The Supreme Court is not only the ultimate authority in the interpretation of the Constitution. It is regarded as the supreme moral authority in the USA. The only way to overrule the Supreme Court is to amend the Constitution, which is a long, arduous and daunting process.

When the Supreme Court speaks, the question of what is right and what is wrong is settled until the next time when another crisis brings the nine justices together to ponder over and argue once again what the Constitution means, after all.

Its decisions are seldom unanimous and the voice of dissenting justices is never lost. Even a lone dissenting opinion might become the voice of the court majority in another time when the mode of consciousness of society changes.

That’s why there is so much partisan political struggle as to who gets appointed to the Supreme Court.

By and large the court is a reactive institution. It listens and questions. But when it does speak, everyone listens. That’s how it holds American society together whenever it seems to be coming apart, for example, in the 2000 Bush-Gore presidential election.

On 23 June, 2003, for example, the Supreme Court spoke about the affirmative action policy of the University of Michigan and its decision has impacted every private and public institution as well as businesses in their recruitment practices.

One of the decisions involved the University of Michigan Law School that had been using a holistic method of admission in which race was included as one of the factors.
The court upheld the practice thus affirming the 1978 (Bakke case) decision that allowed race to be considered a “plus” factor for admission, emphasising that diversity enriches educational environment.

The court was, however, troubled with the University of Michigan’s College of Literature, Science and the Arts that used a point system that automatically granted 20 points to a minority student (Blacks, Hispanics or Native Americans) toward a minimum of 100 (on a scale of 150) required for admission.

The plaintiffs had complained of reverse discrimination that disqualified otherwise qualified white students. In this case, a 6-3 majority led by the late Chief Justice Rhenquest called the numerical system not good enough to enrich diversity.

An individualised admission programme would consider the whole person, including race as a factor, among others. In the Law School case, Justice O’Connor wrote for the 5-4 majority: “Effective participation by members of all racial and ethnic groups in the civil life of our nation is essential if the dream of one nation, indivisible, is to be realised…. Access to legal education (and thus the legal profession) must be inclusive of talented and qualified individuals of every race and ethnicity so that all members of our heterogeneous society may participate in the educational instructions that provide the training and education necessary to succeed in America.“

Sometimes I hear similar voices coming from the Indian Supreme Court also. Great democracies echo each other. Since the enactment of the Civil Rights Act of 1964, Americans have been given a legal recourse to fight against discrimination based on race, colour, religion, sex or national origin.

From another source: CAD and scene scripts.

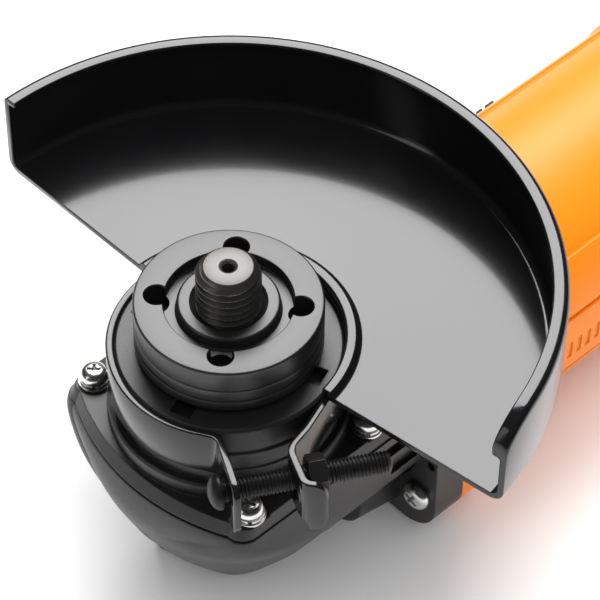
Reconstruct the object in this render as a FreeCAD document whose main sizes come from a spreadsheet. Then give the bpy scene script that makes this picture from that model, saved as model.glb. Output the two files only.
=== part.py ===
import FreeCAD, Part
import math
import os

import Sketcher
from FreeCAD import Placement, Rotation, Vector

# Angle grinder, 125 mm class, lying on the top face of its gear case.
# Millimetres. The origin is on the spindle axis at that face, +Z runs along
# the spindle to its threaded end and +X along the motor to the cord end.

SIZES = {
    # spindle and its fittings, heights measured from the resting face
    "spindle_foot": 4.5, "journal_radius": 4.0, "journal_top": 14.0,
    "stem_radius": 5.0, "seat_radius": 6.0, "seat_bottom": 37.0, "seat_top": 60.0,
    "collar_radius": 8.5, "collar_top": 66.0, "thread_radius": 7.0,
    "thread_groove": 84.0, "spindle_tip": 94.8, "centre_hole": 1.3,
    "flange_radius": 20.3, "flange_hub": 14.0, "flange_bottom": 72.3,
    "nut_bottom": 78.3, "nut_top": 84.0, "nut_boss": 11.1, "nut_recess": 13.9,
    "nut_recess_floor": 81.2, "nut_pin_hole": 2.7, "nut_pin_circle": 15.25,
    "nut_pin_turn": 41.2, "bore_gap": 0.05,
    # bearing cover with the neck that carries the wheel guard
    "cover_bottom": 47.0, "cover_plate_top": 50.0, "neck_radius": 24.7, "neck_top": 70.7,
    "neck_bead": 26.7, "neck_bead_top": 54.0, "spindle_bearing_radius": 16.0,
    "spindle_bearing_low": 50.0, "seal_bore": 13.0, "seal_low": 60.2, "seal_top": 62.8,
    "counterbore": 17.5, "counterbore_low": 63.0, "gasket": 0.4,
    "cover_screw_fore": 17.4, "cover_screw_side": 25.0, "cover_nose": 29.4, "cover_side": 29.2,
    # gear case
    "case_rear": 24.0, "waist_side": 21.5, "waist_top": 55.5, "arch_front": 22.0,
    "arch_top": 24.0, "handle_face": 23.6,
    "flange_fore": 33.0, "flange_rear": 42.0, "flange_side": 32.5, "flange_half": 30.0,
    "flange_corner": 10.0, "case_screw_side": 27.2, "case_screw_rise": 18.0,
    "case_cavity": 25.8, "bush_radius": 6.0, "bush_low": 5.0, "bush_top": 13.0,
    "handle_thread": 3.4, "handle_thread_depth": 10.0, "handle_hole_height": 23.0,
    # spindle lock
    "lock_reach": 13.0, "lock_turn": 140.0, "lock_button": 4.6, "lock_face": 1.2,
    "lock_head": 10.0, "lock_pin": 1.75, "lock_pin_top": 39.3, "lock_pocket": 5.0,
    "lock_pocket_top": 17.9,
    # wheel guard and its clamp band
    "band_inner": 24.8, "band_wall": 1.6, "band_low": 59.0, "guard_plate_low": 70.9,
    "sheet": 1.5, "guard_radius": 71.0, "guard_top": 93.4, "guard_start": -81.0,
    "guard_sweep": 172.3, "bolt_height": 65.0, "bolt_radius": 2.5,
    # bevel gears
    "tooth_module": 1.1, "pinion_teeth": 12, "ring_teeth": 42, "cone_inner": 18.0,
    "motor_height": 32.0, "ring_bore": 6.02, "ring_top": 45.5, "ring_rim": 23.7,
    # armature line, distances along X from the spindle axis
    "shaft_front": 10.5, "pinion_bore": 3.02, "pinion_rear": 24.6, "shaft_radius": 5.0,
    "front_bearing": 25.0, "front_bearing_end": 31.0, "front_bearing_radius": 11.0,
    "fan_front": 35.0, "fan_rear": 45.0, "fan_radius": 25.5, "baffle_front": 46.2,
    "core_front": 58.0, "core_rear": 96.0, "core_radius": 16.0, "stator_bore": 16.6,
    "stator_radius": 27.2, "stator_flat": 24.2, "commutator_front": 106.0,
    "commutator_rear": 120.0, "commutator_radius": 10.5, "brush_front": 111.0,
    "brush_rear": 117.0, "brush_half": 2.6, "brush_top": 22.0, "holder_low": 13.0,
    "holder_top": 26.0, "rear_bearing": 125.0, "rear_bearing_end": 132.0,
    "rear_bearing_radius": 11.0, "rear_journal": 4.0, "shaft_end": 136.0,
    # motor housing and rear handle
    "housing_rear": 172.0, "barrel_radius": 30.0, "barrel_bore": 27.6, "grip_start": 143.0,
    "grip_radius": 31.6, "handle_rear": 245.0, "handle_wall": 2.6, "cord_bore": 4.2,
    "switch_slot": 95.0, "switch_slot_end": 113.0,
}

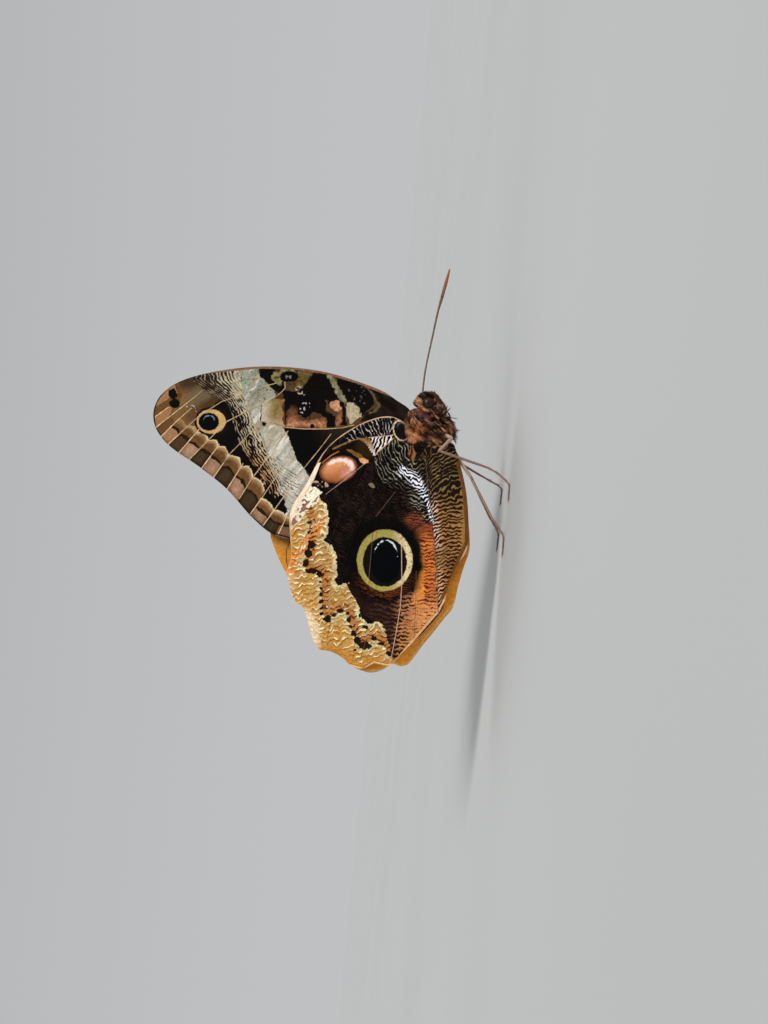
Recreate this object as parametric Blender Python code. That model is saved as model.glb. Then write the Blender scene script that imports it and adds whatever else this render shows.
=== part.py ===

It has opened many doors for minorities to advance in fields that were shut on them.The US military wouldn’t be what it is today without affirmative action. It is the biggest repository of the American Dream and minorities are drawn to it with the hope that service to the nation would open up opportunities for them. Former Secretary of State Colin Powell, a retired General, exemplified what a person could achieve once affirmative action opened the door.

American businesses too have embraced diversity as something good for them to succeed in the multi-cultural global environment.

The Supreme Court heard myriad briefs filed in support of the University of Michigan and its decision embodies their collective voice: Diversity is a compelling national interest. So is the right to reproductive freedom, as a Democrat would put it. But a conservative Republican would ask, what about the right to life and liberty of a child in the womb?

In 1973, the Supreme Court ruled in the Roe vs Wade case that women have the right to abortion, a precedent that has stood the test of time. What would Judge Alito do if the Supreme Court were to face the question again? The Judiciary Committee couldn’t figure it out in spite of all the stabs inflicted on him.

Unlike the race question, the abortion question is not finally settled, at least not in the opinion of conservatives who believe that a conservative majority on the Supreme Court would overturn Roe vs Wade abortion decision.

But the most intriguing thing about a Supreme Court Justice is that once confirmed, he or she begins to listen to his or her own inner voice as reflected in the Constitution rather than to the President who appointed him or her; much as Thomas Becket did by embracing the will of God as soon as he was appointed Archbishop of Canterbury by his friend and patron King Henry II (1133-1189), who wanted him to do his bidding rather than listen to God.

“Will no one rid me of this turbulent priest?” Henry cried. The King’s goons murdered Becket in Canterbury Cathedral in December 1170. You can’t do that to US Supreme Court Justices. They are there for life. And they don’t retire or die that quickly.